**Given exercise**
Exactly as given, repeat all of the entries.

===== Material provided

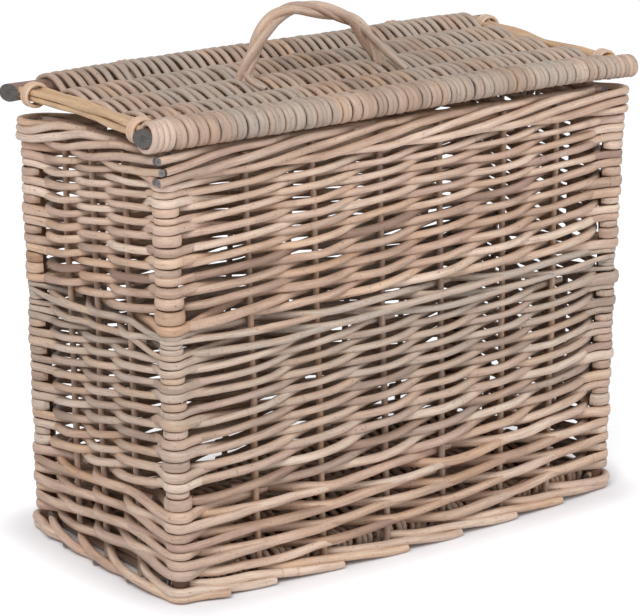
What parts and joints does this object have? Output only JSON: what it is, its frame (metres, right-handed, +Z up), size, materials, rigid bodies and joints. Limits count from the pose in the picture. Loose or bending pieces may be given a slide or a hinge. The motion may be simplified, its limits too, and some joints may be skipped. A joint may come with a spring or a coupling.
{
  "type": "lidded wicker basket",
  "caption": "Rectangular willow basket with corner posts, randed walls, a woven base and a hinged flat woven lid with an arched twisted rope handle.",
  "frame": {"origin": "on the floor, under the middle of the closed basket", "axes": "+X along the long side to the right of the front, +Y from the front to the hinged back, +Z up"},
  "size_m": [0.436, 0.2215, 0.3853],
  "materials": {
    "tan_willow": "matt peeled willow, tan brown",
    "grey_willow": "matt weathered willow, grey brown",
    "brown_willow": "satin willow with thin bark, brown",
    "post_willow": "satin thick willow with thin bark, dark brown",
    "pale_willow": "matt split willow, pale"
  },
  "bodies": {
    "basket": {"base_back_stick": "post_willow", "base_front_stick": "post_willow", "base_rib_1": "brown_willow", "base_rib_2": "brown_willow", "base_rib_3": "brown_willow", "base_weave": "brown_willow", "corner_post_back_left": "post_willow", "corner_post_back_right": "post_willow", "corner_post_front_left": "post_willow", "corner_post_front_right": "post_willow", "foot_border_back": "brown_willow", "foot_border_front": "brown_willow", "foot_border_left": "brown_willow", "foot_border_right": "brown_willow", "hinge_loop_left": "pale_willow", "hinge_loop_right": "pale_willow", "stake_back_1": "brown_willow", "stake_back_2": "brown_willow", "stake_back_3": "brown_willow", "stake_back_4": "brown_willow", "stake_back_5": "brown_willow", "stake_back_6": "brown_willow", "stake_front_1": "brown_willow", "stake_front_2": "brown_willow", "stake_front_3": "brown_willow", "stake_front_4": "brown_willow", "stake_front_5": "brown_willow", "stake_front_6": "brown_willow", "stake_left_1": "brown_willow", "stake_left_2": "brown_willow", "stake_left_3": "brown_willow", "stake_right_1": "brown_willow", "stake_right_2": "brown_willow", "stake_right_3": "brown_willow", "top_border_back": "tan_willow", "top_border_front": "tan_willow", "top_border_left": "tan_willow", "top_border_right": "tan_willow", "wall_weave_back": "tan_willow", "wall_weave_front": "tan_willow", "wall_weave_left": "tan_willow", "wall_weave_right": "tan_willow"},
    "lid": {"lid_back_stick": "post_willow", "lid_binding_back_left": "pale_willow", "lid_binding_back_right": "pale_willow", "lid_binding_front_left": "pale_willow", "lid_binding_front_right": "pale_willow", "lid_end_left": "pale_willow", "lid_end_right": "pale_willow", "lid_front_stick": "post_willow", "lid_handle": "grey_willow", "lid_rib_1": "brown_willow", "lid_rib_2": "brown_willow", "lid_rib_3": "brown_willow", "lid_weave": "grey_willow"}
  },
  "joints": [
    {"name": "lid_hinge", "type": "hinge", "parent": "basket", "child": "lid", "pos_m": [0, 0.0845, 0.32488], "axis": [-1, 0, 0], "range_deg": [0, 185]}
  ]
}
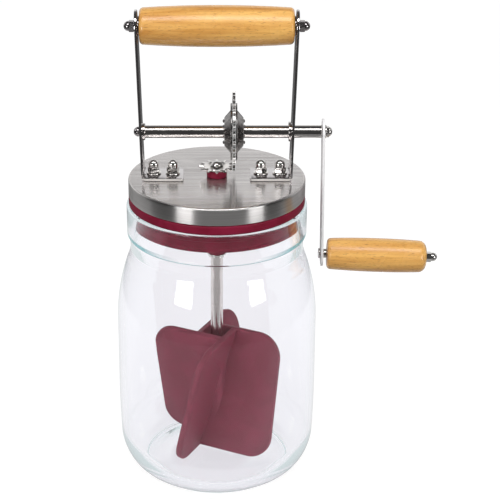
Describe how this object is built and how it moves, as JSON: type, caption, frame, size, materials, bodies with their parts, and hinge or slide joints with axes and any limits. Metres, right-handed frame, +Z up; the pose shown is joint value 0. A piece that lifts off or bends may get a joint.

==========

**Reply**
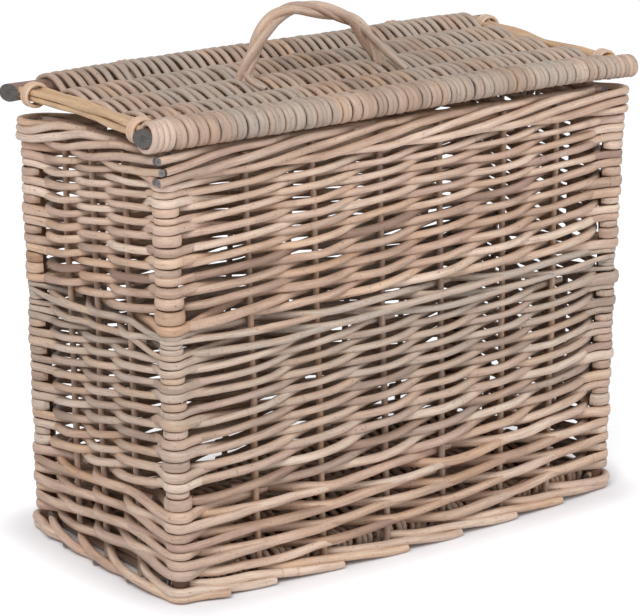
What parts and joints does this object have? Output only JSON: what it is, its frame (metres, right-handed, +Z up), size, materials, rigid bodies and joints. Limits count from the pose in the picture. Loose or bending pieces may be given a slide or a hinge. The motion may be simplified, its limits too, and some joints may be skipped. A joint may come with a spring or a coupling.
{
  "type": "lidded wicker basket",
  "caption": "Rectangular willow basket with corner posts, randed walls, a woven base and a hinged flat woven lid with an arched twisted rope handle.",
  "frame": {"origin": "on the floor, under the middle of the closed basket", "axes": "+X along the long side to the right of the front, +Y from the front to the hinged back, +Z up"},
  "size_m": [0.436, 0.2215, 0.3853],
  "materials": {
    "tan_willow": "matt peeled willow, tan brown",
    "grey_willow": "matt weathered willow, grey brown",
    "brown_willow": "satin willow with thin bark, brown",
    "post_willow": "satin thick willow with thin bark, dark brown",
    "pale_willow": "matt split willow, pale"
  },
  "bodies": {
    "basket": {"base_back_stick": "post_willow", "base_front_stick": "post_willow", "base_rib_1": "brown_willow", "base_rib_2": "brown_willow", "base_rib_3": "brown_willow", "base_weave": "brown_willow", "corner_post_back_left": "post_willow", "corner_post_back_right": "post_willow", "corner_post_front_left": "post_willow", "corner_post_front_right": "post_willow", "foot_border_back": "brown_willow", "foot_border_front": "brown_willow", "foot_border_left": "brown_willow", "foot_border_right": "brown_willow", "hinge_loop_left": "pale_willow", "hinge_loop_right": "pale_willow", "stake_back_1": "brown_willow", "stake_back_2": "brown_willow", "stake_back_3": "brown_willow", "stake_back_4": "brown_willow", "stake_back_5": "brown_willow", "stake_back_6": "brown_willow", "stake_front_1": "brown_willow", "stake_front_2": "brown_willow", "stake_front_3": "brown_willow", "stake_front_4": "brown_willow", "stake_front_5": "brown_willow", "stake_front_6": "brown_willow", "stake_left_1": "brown_willow", "stake_left_2": "brown_willow", "stake_left_3": "brown_willow", "stake_right_1": "brown_willow", "stake_right_2": "brown_willow", "stake_right_3": "brown_willow", "top_border_back": "tan_willow", "top_border_front": "tan_willow", "top_border_left": "tan_willow", "top_border_right": "tan_willow", "wall_weave_back": "tan_willow", "wall_weave_front": "tan_willow", "wall_weave_left": "tan_willow", "wall_weave_right": "tan_willow"},
    "lid": {"lid_back_stick": "post_willow", "lid_binding_back_left": "pale_willow", "lid_binding_back_right": "pale_willow", "lid_binding_front_left": "pale_willow", "lid_binding_front_right": "pale_willow", "lid_end_left": "pale_willow", "lid_end_right": "pale_willow", "lid_front_stick": "post_willow", "lid_handle": "grey_willow", "lid_rib_1": "brown_willow", "lid_rib_2": "brown_willow", "lid_rib_3": "brown_willow", "lid_weave": "grey_willow"}
  },
  "joints": [
    {"name": "lid_hinge", "type": "hinge", "parent": "basket", "child": "lid", "pos_m": [0, 0.0845, 0.32488], "axis": [-1, 0, 0], "range_deg": [0, 185]}
  ]
}
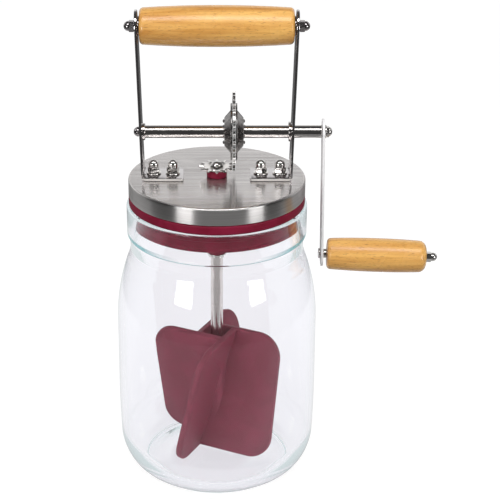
Describe how this object is built and how it moves, as JSON: type, caption, frame, size, materials, bodies with their parts, and hinge or slide joints with axes and any limits. Metres, right-handed frame, +Z up; the pose shown is joint value 0. A piece that lifts off or bends may get a joint.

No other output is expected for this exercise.